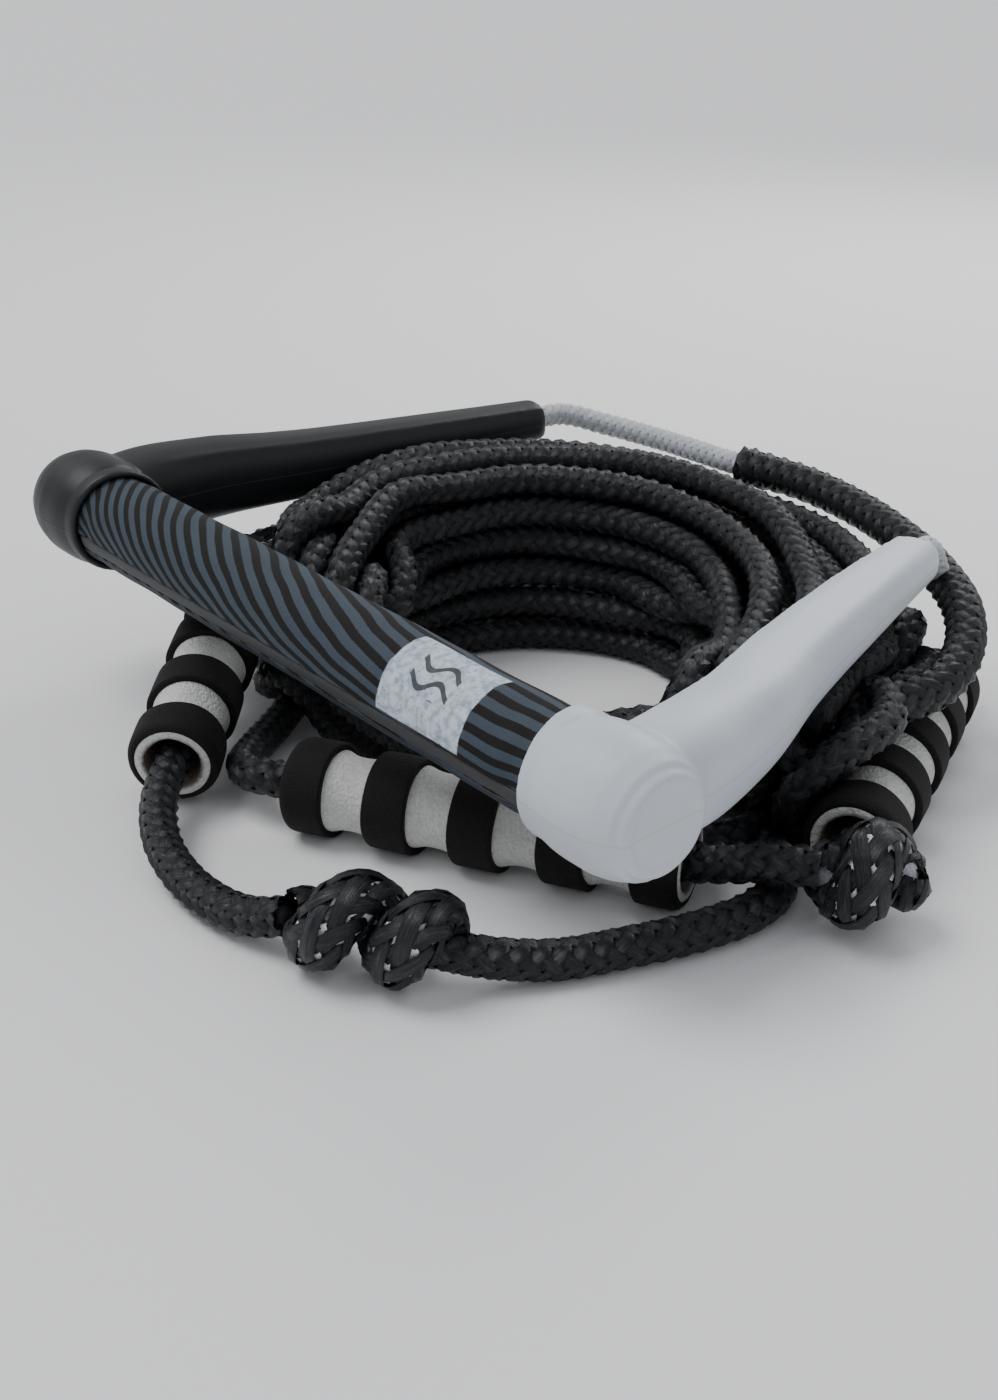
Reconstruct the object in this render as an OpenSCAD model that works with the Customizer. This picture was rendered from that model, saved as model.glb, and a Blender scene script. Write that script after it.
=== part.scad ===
// Tow rope handle with its rope wound up: a padded grip bar between two moulded
// arms, a short bridle, a braided rope in a round pile and three foam floats.
// Origin: under the middle of the whole object, on the surface it lies on.
// +X runs along the grip from the black cap to the white cap, +Y from the grip
// towards the bridle, +Z up. Millimetres.

/* [Handle] */
// Length of the handle over both end caps
handle_l = 280; // [240:1:320]
// Length of foam seen between the two collars
grip_l = 205; // [170:1:230]
// Outside diameter of the tube in the grip
tube_d = 22; // [18:0.5:27]
// Thickness of the foam round the tube
foam_wall = 3.3; // [2:0.1:6]
// Wall of the tube
tube_wall = 2; // [1.5:0.1:3]
// Room between the foam and the top of a float lying under it
grip_clear = 11.2; // [9:0.1:20]
// Fall of the white end below level
grip_fall = 2; // [0:0.5:4]
// Rise of the arms towards their tips
arm_rise = 4.4; // [3:0.1:8]

/* [Arms] */
// Reach of an arm from the grip's axis
arm_reach = 155; // [140:1:165]
// How far each tip stands in from the cap's outer end
arm_toe_in = 55.7; // [50:0.1:60]
// Wall of the collar round the foam
collar_wall = 2.2; // [1.5:0.1:4]
// How far the elbow stands proud of the collar
elbow_swell = 1; // [0.5:0.1:2]
// Width of an arm's tip
tip_w = 15; // [13:0.1:18]
// Height of an arm's tip
tip_h = 13; // [12:0.1:16]
// Diameter of the flat disc on the cap's outer end
disc_d = 26; // [20:0.5:30]

/* [Seam strip] */
// Width of the strip
strip_w = 4.5; // [3:0.1:6]
// Depth of the strip in the foam
strip_t = 1.2; // [0.8:0.1:2]
// Place of the strip round the grip, from the front horizontal
strip_angle = 12; // [-20:1:40]

/* [Rope] */
// Diameter of the braided tow rope
rope_d = 11; // [9:0.1:11.5]
// Diameter of the bridle rope
bridle_d = 8; // [7:0.1:10]
// Diameter of the splice sleeve
sleeve_d = 12.6; // [11:0.1:13]
// Sides of each rope tube
rope_sides = 10; // [8:1:12]
// Height of the pile at its highest
pile_h = 62; // [55:1:64]

/* [Floats] */
// Length of a float
float_l = 112; // [90:1:114]
// Outside diameter of a float's black bands
float_d = 26.5; // [23:0.1:26.6]
// Diameter of the light core between the bands
core_d = 22.6; // [20:0.1:24]
// Hole through a float
float_bore = 16; // [14:0.1:18]
// Width of one black band
band_w = 12.4; // [8:0.1:16]

/* [Hidden] */
$fn = 48;
full_turn = 360;
gap = 0.3;
band_count = 5;
groove_w = (float_l - band_count * band_w) / (band_count - 1);
groove_sag = 1.3;
float_round = 3;
float_z = float_d / 2 + 0.05;
rope_r = rope_d / 2;
bridle_r = bridle_d / 2;
grip_d = tube_d + 2 * foam_wall;
collar_d = grip_d + 2 * collar_wall;
elbow_d = collar_d + 2 * elbow_swell;
grip_z = float_d + grip_clear + grip_d / 2;
grip_c = [-10, -67.5, grip_z];
mouth_x = grip_l / 2;
cap_x = handle_l / 2;
tube_half = mouth_x + 5.5;
tube_r = tube_d / 2;
tube_in_r = tube_r - tube_wall;
foam_half = mouth_x + 6;
foam_in_r = tube_r;
plug_l = 12;
plug_end = tube_half - 4;
plug_bore_r = bridle_r + 0.6;
socket_end = cap_x - 10;
cavity_r = 10;
channel_r = bridle_r + 0.5;
tip_x = cap_x - arm_toe_in;
elbow_c = (mouth_x + cap_x) / 2 + 2;

// Pile: centre, and for each 30 degrees round it from +X the outer radius, the
// inner radius and the height
pile_c = [2, 8];
pile_out = [99, 92, 104, 112, 106, 102, 100, 74, 65, 62, 61, 74];
pile_in = [44, 46, 48, 46, 42, 38, 36, 36, 36, 38, 38, 42];
pile_top = [34, 37, 45, 55, 61, 62, 50, 27, 25, 25, 25, 28];
pile_steps = 36;
pile_sides = 12;

// ---- curves ----
function unit(v) = v / norm(v);
function mixed(a, b, t) = a + (b - a) * t;
function eased(t) = t * t * (3 - 2 * t);

// Value of a table with one entry per 30 degrees, at any angle
function around(table, deg) =
    let (u = (deg % 360 + 360) % 360 / 30, i = floor(u))
    mixed(table[i % 12], table[(i + 1) % 12], eased(u - i));

function heading(p, i) = unit(p[min(i + 1, len(p) - 1)] - p[max(i - 1, 0)]);

// Closed tube along a path. Each ring has its own half width and half height,
// and up is the direction that no part of the path runs along.
module sweep(path, half_w, half_h, sides, up = [0, 0, 1]) {
    n = len(path);
    points = [
        for (i = [0 : n - 1])
            let (t = heading(path, i), a = unit(cross(t, up)), b = cross(t, a))
                for (k = [0 : sides - 1])
                    path[i] + a * half_w[i] * cos(k * full_turn / sides)
                        + b * half_h[i] * sin(k * full_turn / sides)
    ];
    faces = [
        [for (k = [0 : sides - 1]) k],
        [for (k = [sides - 1 : -1 : 0]) (n - 1) * sides + k],
        for (i = [0 : n - 2])
            for (k = [0 : sides - 1])
                let (a = i * sides + k, b = i * sides + (k + 1) % sides)
                    each [[a, a + sides, b], [b, a + sides, b + sides]]
    ];
    polyhedron(points, faces);
}

module rope(path, r, up = [0, 0, 1]) {
    all_r = [for (p = path) r];
    sweep(path, all_r, all_r, rope_sides, up);
}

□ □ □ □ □

◆ WHAT THIS TASK INVOLVES
Make an exact copy of all the data.

◆ WRITTEN RESPONSE
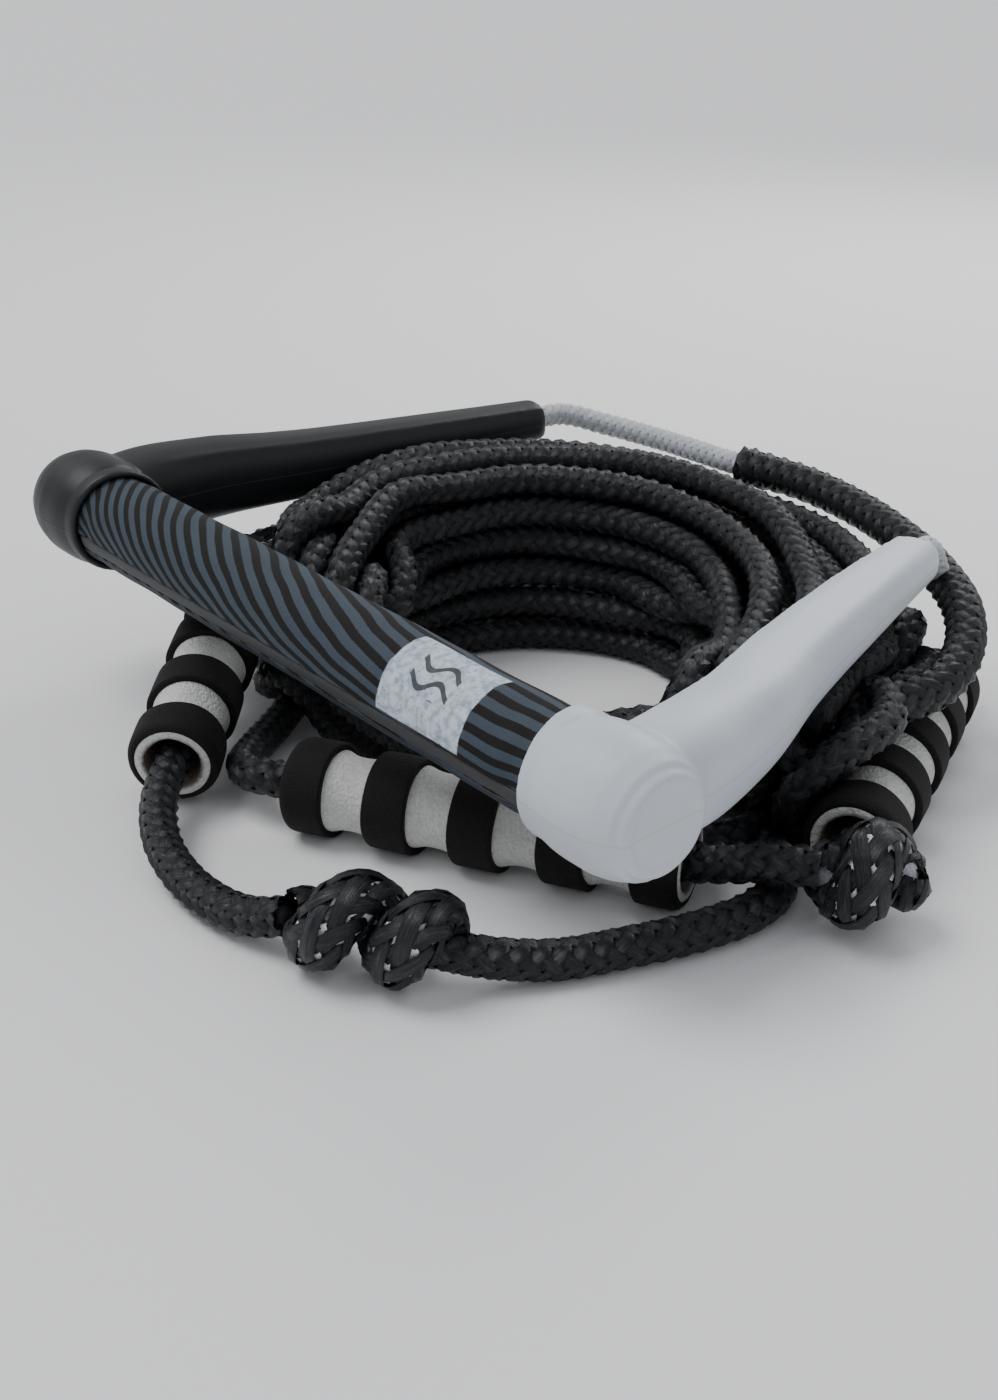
Reconstruct the object in this render as an OpenSCAD model that works with the Customizer. This picture was rendered from that model, saved as model.glb, and a Blender scene script. Write that script after it.
=== part.scad ===
// Tow rope handle with its rope wound up: a padded grip bar between two moulded
// arms, a short bridle, a braided rope in a round pile and three foam floats.
// Origin: under the middle of the whole object, on the surface it lies on.
// +X runs along the grip from the black cap to the white cap, +Y from the grip
// towards the bridle, +Z up. Millimetres.

/* [Handle] */
// Length of the handle over both end caps
handle_l = 280; // [240:1:320]
// Length of foam seen between the two collars
grip_l = 205; // [170:1:230]
// Outside diameter of the tube in the grip
tube_d = 22; // [18:0.5:27]
// Thickness of the foam round the tube
foam_wall = 3.3; // [2:0.1:6]
// Wall of the tube
tube_wall = 2; // [1.5:0.1:3]
// Room between the foam and the top of a float lying under it
grip_clear = 11.2; // [9:0.1:20]
// Fall of the white end below level
grip_fall = 2; // [0:0.5:4]
// Rise of the arms towards their tips
arm_rise = 4.4; // [3:0.1:8]

/* [Arms] */
// Reach of an arm from the grip's axis
arm_reach = 155; // [140:1:165]
// How far each tip stands in from the cap's outer end
arm_toe_in = 55.7; // [50:0.1:60]
// Wall of the collar round the foam
collar_wall = 2.2; // [1.5:0.1:4]
// How far the elbow stands proud of the collar
elbow_swell = 1; // [0.5:0.1:2]
// Width of an arm's tip
tip_w = 15; // [13:0.1:18]
// Height of an arm's tip
tip_h = 13; // [12:0.1:16]
// Diameter of the flat disc on the cap's outer end
disc_d = 26; // [20:0.5:30]

/* [Seam strip] */
// Width of the strip
strip_w = 4.5; // [3:0.1:6]
// Depth of the strip in the foam
strip_t = 1.2; // [0.8:0.1:2]
// Place of the strip round the grip, from the front horizontal
strip_angle = 12; // [-20:1:40]

/* [Rope] */
// Diameter of the braided tow rope
rope_d = 11; // [9:0.1:11.5]
// Diameter of the bridle rope
bridle_d = 8; // [7:0.1:10]
// Diameter of the splice sleeve
sleeve_d = 12.6; // [11:0.1:13]
// Sides of each rope tube
rope_sides = 10; // [8:1:12]
// Height of the pile at its highest
pile_h = 62; // [55:1:64]

/* [Floats] */
// Length of a float
float_l = 112; // [90:1:114]
// Outside diameter of a float's black bands
float_d = 26.5; // [23:0.1:26.6]
// Diameter of the light core between the bands
core_d = 22.6; // [20:0.1:24]
// Hole through a float
float_bore = 16; // [14:0.1:18]
// Width of one black band
band_w = 12.4; // [8:0.1:16]

/* [Hidden] */
$fn = 48;
full_turn = 360;
gap = 0.3;
band_count = 5;
groove_w = (float_l - band_count * band_w) / (band_count - 1);
groove_sag = 1.3;
float_round = 3;
float_z = float_d / 2 + 0.05;
rope_r = rope_d / 2;
bridle_r = bridle_d / 2;
grip_d = tube_d + 2 * foam_wall;
collar_d = grip_d + 2 * collar_wall;
elbow_d = collar_d + 2 * elbow_swell;
grip_z = float_d + grip_clear + grip_d / 2;
grip_c = [-10, -67.5, grip_z];
mouth_x = grip_l / 2;
cap_x = handle_l / 2;
tube_half = mouth_x + 5.5;
tube_r = tube_d / 2;
tube_in_r = tube_r - tube_wall;
foam_half = mouth_x + 6;
foam_in_r = tube_r;
plug_l = 12;
plug_end = tube_half - 4;
plug_bore_r = bridle_r + 0.6;
socket_end = cap_x - 10;
cavity_r = 10;
channel_r = bridle_r + 0.5;
tip_x = cap_x - arm_toe_in;
elbow_c = (mouth_x + cap_x) / 2 + 2;

// Pile: centre, and for each 30 degrees round it from +X the outer radius, the
// inner radius and the height
pile_c = [2, 8];
pile_out = [99, 92, 104, 112, 106, 102, 100, 74, 65, 62, 61, 74];
pile_in = [44, 46, 48, 46, 42, 38, 36, 36, 36, 38, 38, 42];
pile_top = [34, 37, 45, 55, 61, 62, 50, 27, 25, 25, 25, 28];
pile_steps = 36;
pile_sides = 12;

// ---- curves ----
function unit(v) = v / norm(v);
function mixed(a, b, t) = a + (b - a) * t;
function eased(t) = t * t * (3 - 2 * t);

// Value of a table with one entry per 30 degrees, at any angle
function around(table, deg) =
    let (u = (deg % 360 + 360) % 360 / 30, i = floor(u))
    mixed(table[i % 12], table[(i + 1) % 12], eased(u - i));

function heading(p, i) = unit(p[min(i + 1, len(p) - 1)] - p[max(i - 1, 0)]);

// Closed tube along a path. Each ring has its own half width and half height,
// and up is the direction that no part of the path runs along.
module sweep(path, half_w, half_h, sides, up = [0, 0, 1]) {
    n = len(path);
    points = [
        for (i = [0 : n - 1])
            let (t = heading(path, i), a = unit(cross(t, up)), b = cross(t, a))
                for (k = [0 : sides - 1])
                    path[i] + a * half_w[i] * cos(k * full_turn / sides)
                        + b * half_h[i] * sin(k * full_turn / sides)
    ];
    faces = [
        [for (k = [0 : sides - 1]) k],
        [for (k = [sides - 1 : -1 : 0]) (n - 1) * sides + k],
        for (i = [0 : n - 2])
            for (k = [0 : sides - 1])
                let (a = i * sides + k, b = i * sides + (k + 1) % sides)
                    each [[a, a + sides, b], [b, a + sides, b + sides]]
    ];
    polyhedron(points, faces);
}

module rope(path, r, up = [0, 0, 1]) {
    all_r = [for (p = path) r];
    sweep(path, all_r, all_r, rope_sides, up);
}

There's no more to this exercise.